→ **Problem description**
Please set down exactly the lines of the listing below from the line containing "Recreate this object" through the line containing "reaches towards +X.", both lines included, leaving out all other lines.

→ **Information supplied**
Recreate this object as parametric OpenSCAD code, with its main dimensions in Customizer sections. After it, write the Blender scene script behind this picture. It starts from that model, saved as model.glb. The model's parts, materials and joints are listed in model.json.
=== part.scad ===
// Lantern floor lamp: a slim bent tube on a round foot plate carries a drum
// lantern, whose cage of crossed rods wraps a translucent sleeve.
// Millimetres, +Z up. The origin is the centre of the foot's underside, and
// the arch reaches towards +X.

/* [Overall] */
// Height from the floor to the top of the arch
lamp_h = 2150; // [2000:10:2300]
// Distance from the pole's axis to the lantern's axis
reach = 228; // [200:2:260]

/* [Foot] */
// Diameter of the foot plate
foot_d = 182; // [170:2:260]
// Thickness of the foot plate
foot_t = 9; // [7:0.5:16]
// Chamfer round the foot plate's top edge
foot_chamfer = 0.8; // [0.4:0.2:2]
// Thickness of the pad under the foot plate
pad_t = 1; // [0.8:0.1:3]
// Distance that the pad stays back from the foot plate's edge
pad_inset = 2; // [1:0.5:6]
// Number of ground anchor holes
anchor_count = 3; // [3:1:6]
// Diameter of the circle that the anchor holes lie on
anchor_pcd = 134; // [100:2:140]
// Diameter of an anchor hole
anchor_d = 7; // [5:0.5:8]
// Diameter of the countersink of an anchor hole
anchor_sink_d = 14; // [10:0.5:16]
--
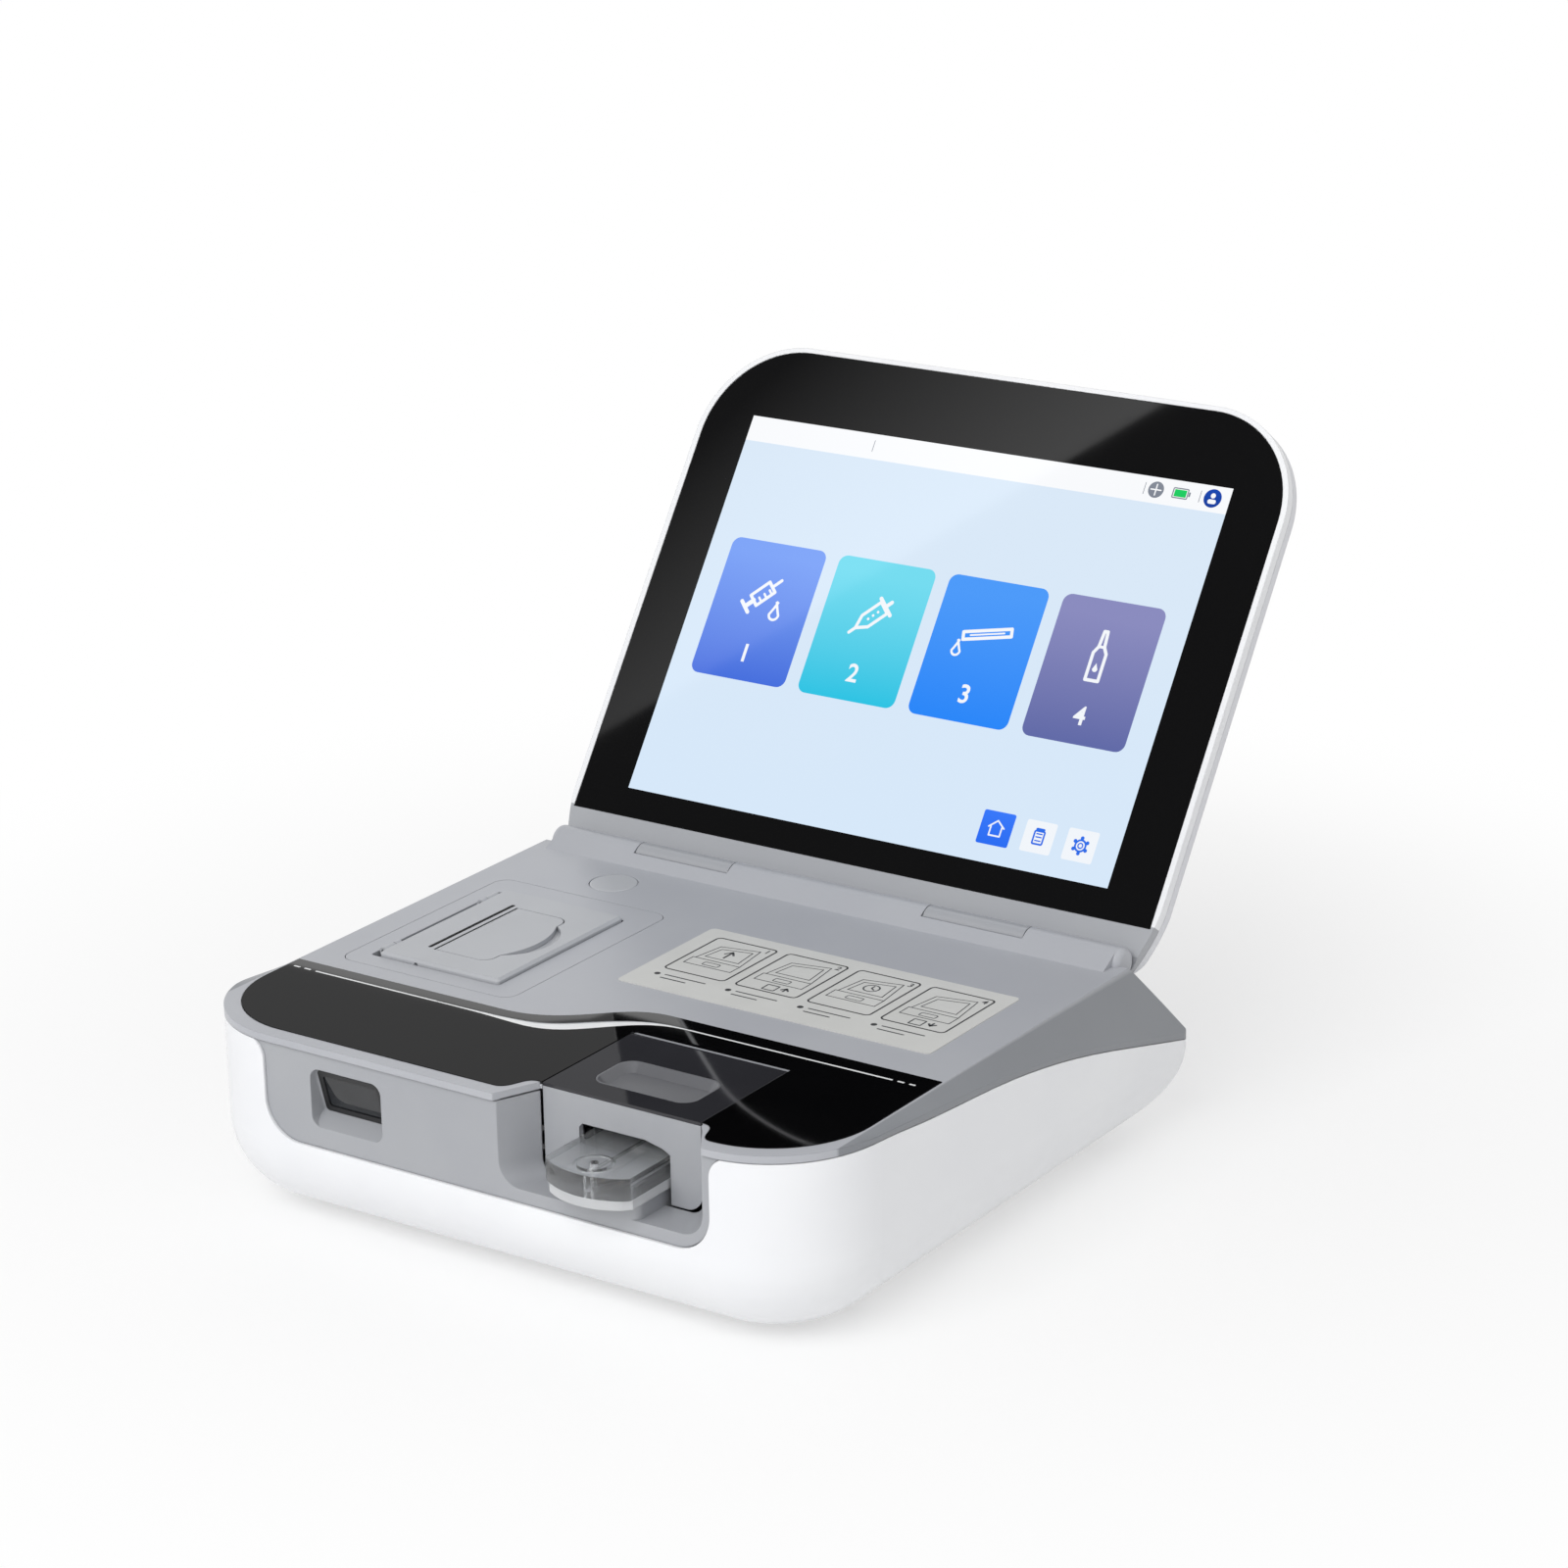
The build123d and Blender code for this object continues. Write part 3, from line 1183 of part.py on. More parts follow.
==
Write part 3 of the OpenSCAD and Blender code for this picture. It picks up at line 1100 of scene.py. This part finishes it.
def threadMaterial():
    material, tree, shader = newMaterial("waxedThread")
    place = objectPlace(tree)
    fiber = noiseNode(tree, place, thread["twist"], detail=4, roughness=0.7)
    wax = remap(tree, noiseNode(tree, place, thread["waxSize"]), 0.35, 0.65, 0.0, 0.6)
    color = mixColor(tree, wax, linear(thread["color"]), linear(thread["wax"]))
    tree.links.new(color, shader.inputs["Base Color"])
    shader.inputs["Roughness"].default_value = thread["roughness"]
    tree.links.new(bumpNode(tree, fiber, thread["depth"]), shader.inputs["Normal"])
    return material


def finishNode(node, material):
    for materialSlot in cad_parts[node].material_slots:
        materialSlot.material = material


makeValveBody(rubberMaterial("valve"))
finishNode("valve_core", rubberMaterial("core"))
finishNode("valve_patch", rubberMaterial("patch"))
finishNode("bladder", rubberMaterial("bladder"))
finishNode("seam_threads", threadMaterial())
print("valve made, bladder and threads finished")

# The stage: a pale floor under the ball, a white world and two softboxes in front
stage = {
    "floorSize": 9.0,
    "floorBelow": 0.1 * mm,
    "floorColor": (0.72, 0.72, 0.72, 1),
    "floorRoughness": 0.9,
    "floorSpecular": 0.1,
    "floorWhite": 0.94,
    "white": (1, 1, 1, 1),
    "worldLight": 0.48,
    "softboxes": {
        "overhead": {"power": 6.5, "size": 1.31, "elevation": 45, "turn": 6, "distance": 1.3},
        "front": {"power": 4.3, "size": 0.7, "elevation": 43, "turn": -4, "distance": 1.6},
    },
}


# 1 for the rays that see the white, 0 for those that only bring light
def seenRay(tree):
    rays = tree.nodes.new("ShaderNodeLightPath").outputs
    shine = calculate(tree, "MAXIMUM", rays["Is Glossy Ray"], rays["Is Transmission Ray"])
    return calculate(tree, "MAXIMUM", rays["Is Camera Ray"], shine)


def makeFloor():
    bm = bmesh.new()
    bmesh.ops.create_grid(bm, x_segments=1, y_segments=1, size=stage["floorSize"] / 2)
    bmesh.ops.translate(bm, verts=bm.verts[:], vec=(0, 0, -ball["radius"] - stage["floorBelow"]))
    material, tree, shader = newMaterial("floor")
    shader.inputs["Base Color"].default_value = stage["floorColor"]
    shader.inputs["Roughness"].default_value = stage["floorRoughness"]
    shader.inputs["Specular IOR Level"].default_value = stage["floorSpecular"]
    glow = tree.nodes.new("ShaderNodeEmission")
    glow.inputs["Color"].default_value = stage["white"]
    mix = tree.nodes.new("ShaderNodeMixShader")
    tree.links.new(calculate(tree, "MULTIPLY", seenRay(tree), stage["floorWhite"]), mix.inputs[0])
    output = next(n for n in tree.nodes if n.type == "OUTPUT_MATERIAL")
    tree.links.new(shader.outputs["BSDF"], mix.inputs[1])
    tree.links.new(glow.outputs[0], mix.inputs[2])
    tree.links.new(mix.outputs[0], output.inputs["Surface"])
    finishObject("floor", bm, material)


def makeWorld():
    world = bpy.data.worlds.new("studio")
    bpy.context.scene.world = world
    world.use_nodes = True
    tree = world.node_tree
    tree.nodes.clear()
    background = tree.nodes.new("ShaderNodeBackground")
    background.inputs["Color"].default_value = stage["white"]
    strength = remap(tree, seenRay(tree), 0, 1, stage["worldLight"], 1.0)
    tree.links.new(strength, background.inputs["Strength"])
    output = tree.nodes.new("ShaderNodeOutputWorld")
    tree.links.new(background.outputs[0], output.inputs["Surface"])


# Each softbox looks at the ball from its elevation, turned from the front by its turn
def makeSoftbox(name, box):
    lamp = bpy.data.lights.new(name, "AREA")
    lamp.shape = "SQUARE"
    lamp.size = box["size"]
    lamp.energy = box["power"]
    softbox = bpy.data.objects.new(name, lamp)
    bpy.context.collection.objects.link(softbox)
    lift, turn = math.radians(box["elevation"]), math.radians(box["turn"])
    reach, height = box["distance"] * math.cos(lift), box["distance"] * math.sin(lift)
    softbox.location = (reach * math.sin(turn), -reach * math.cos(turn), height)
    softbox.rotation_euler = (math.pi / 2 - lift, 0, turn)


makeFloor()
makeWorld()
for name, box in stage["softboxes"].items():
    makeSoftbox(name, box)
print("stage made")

→ **Output of the task**
Recreate this object as parametric OpenSCAD code, with its main dimensions in Customizer sections. After it, write the Blender scene script behind this picture. It starts from that model, saved as model.glb. The model's parts, materials and joints are listed in model.json.
=== part.scad ===
// Lantern floor lamp: a slim bent tube on a round foot plate carries a drum
// lantern, whose cage of crossed rods wraps a translucent sleeve.
// Millimetres, +Z up. The origin is the centre of the foot's underside, and
// the arch reaches towards +X.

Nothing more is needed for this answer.